The origin of the rotational and spatial velocities of radio pulsars

Abstract

We analyze possible origins of the observed high rotational and spatial velocities of radio pulsars. In particular, these can be understood if all radio pulsars originate in close binary systems with orbital periods of 0.1–100 days, with the neutron star being formed by a type Ib,c supernova. The high spatial velocities of pulsars (v p up to 1000 km/s) reflect the high Keplerian velocities of the components of these binaries, while their short periods of rotation (P p < 4 s) are due to the rapid rotation of the presupernova helium-star components with masses of 2.5–10 M ⊙, which is synchronous with their orbital rotation. Single massive stars or components in wide binaries are likely to produce only slowly rotating (P p > 4 s) neutron stars or black holes, which cannot be radio pulsars. As a result, the rate of formation of radio pulsars should be a factor of a few lower than the rate of type II and type Ib,c supernovae estimated from observations.

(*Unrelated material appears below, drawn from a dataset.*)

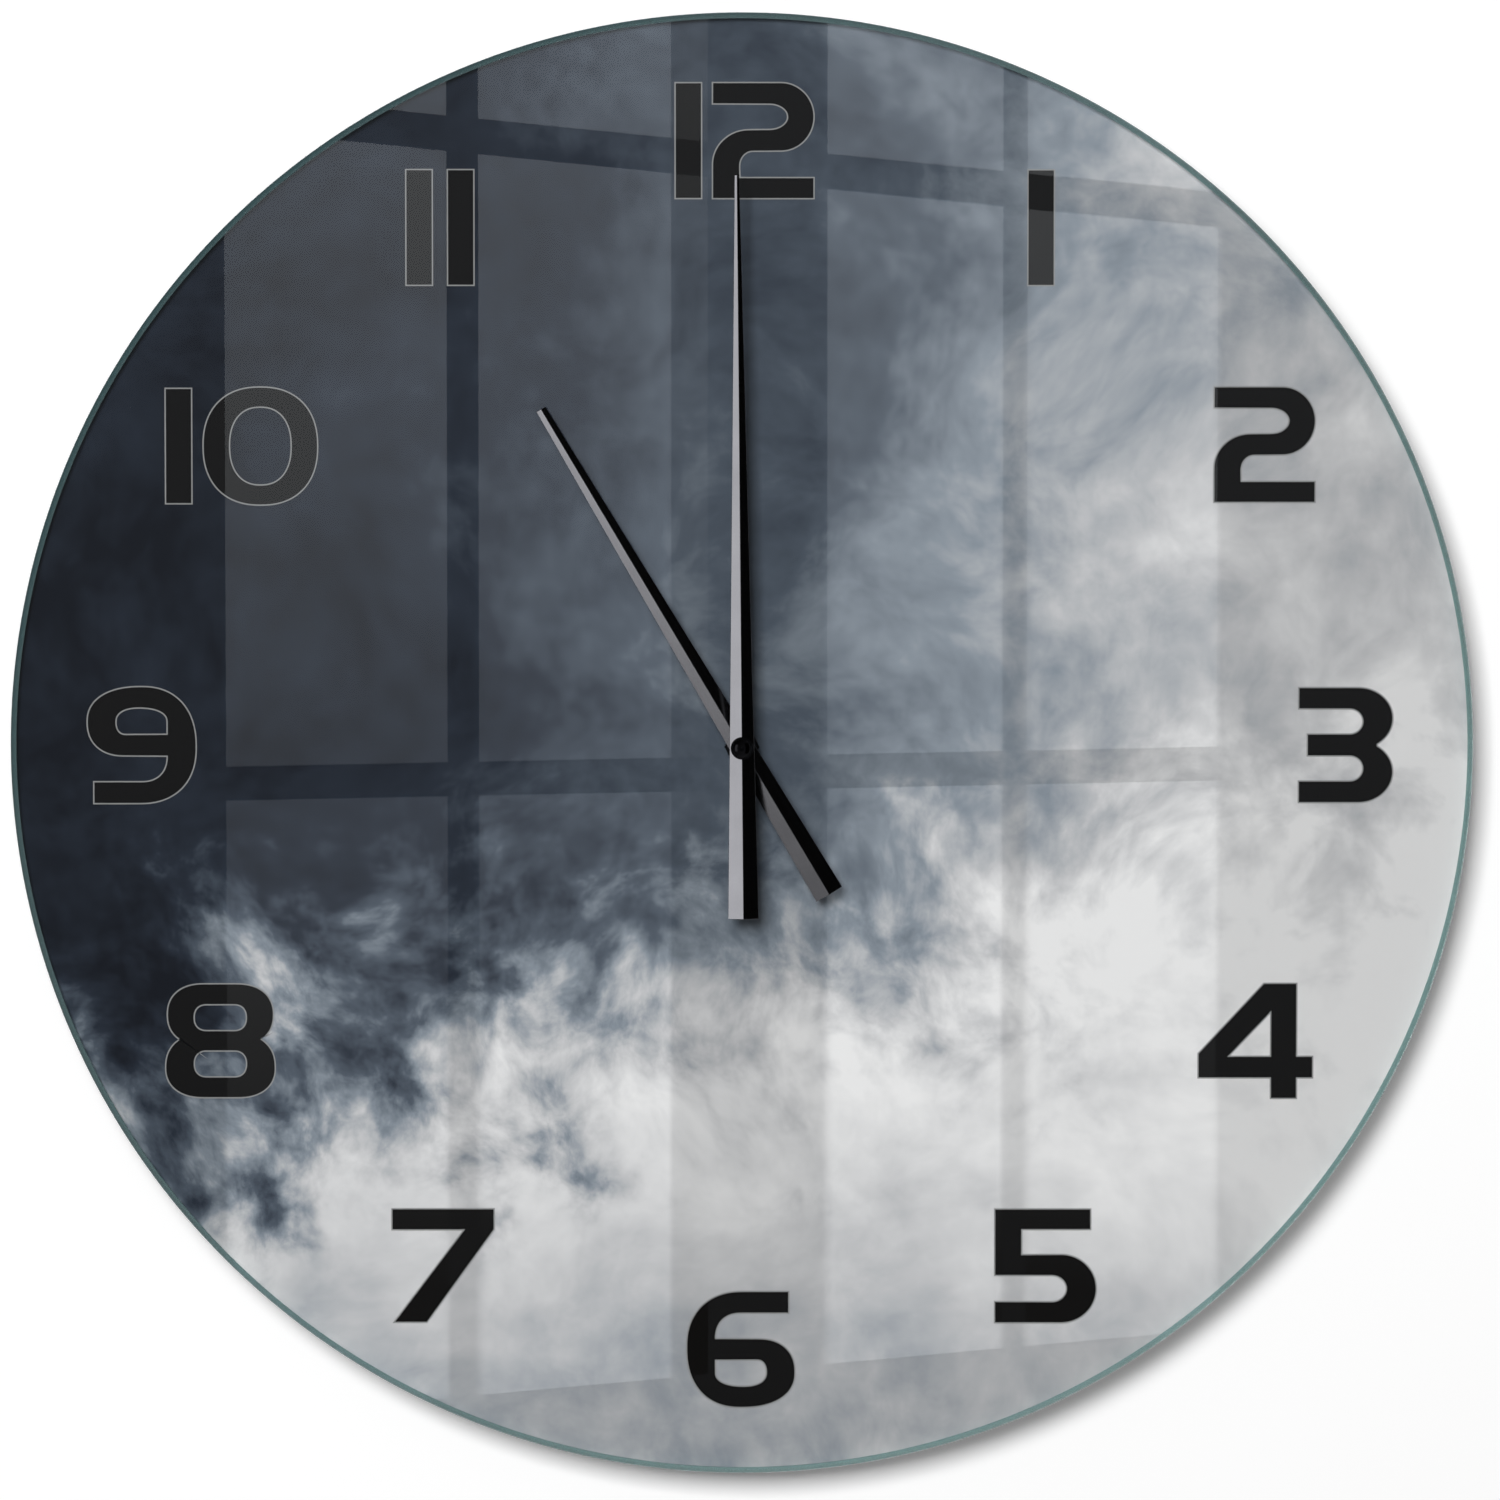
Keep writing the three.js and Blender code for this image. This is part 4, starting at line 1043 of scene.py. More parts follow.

This scenario for the formation of radio pulsars is supported by (i) the bimodal spatial velocity distribution of radio pulsars; (ii) the coincidence of the observed spatial velocities of radio pulsars with the orbital velocities of the components of close binaries with nondegenerate helium presupernovae; (iii) the correlation between the orbital and rotational periods for 22 observed radio pulsars in binaries with elliptical orbits; and (iv) the similarity of the observed rate of formation of radio pulsars and the rate of type Ib,c supernovae.